A COI is valid for the coverage period listed on the document—the policy's effective and expiration dates. A certificate showing coverage from January 1 to December 31 is accurate for that period only. If the policy lapses or is cancelled before the expiration date, the certificate is no longer accurate even though the expiration date hasn't passed.
Being named as an additional insured means your organization is extended coverage under the policyholder's insurance policy for claims arising from the policyholder's work. This is distinct from being listed as a certificate holder, which only means you receive notice of cancellation. Additional insured status requires an endorsement attached to the underlying policy—a COI notation alone doesn't create it.

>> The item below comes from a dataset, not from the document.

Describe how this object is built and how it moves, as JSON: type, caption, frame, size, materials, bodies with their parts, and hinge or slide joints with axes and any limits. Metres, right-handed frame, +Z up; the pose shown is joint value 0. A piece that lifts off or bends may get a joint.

The standard baseline for most industries is commercial general liability, workers' compensation, and employers' liability. Construction projects typically add automobile liability and umbrella/excess coverage with higher limits. The specific requirements depend on the nature of the work, the contract value, and the risk profile of the engagement—and should be written into contracts before work begins.
A certificate doesn't guarantee coverage, extend coverage, or modify any policy terms. It doesn't confirm that the policy remains in force after the issue date, that required endorsements are attached, or that the coverage described matches the contract requirements. Verification requires reviewing the actual endorsements and comparing them against your stated requirements—not just confirming a certificate was received.
Most commercial insurance policies renew annually, so COIs typically need to be recollected each year. Some organizations also require updated certificates when policies change mid-term—particularly for large projects where a contractor's coverage levels may shift. Renewal requests should go out at least 30 days before a certificate expires, with follow-up reminders as the date approaches.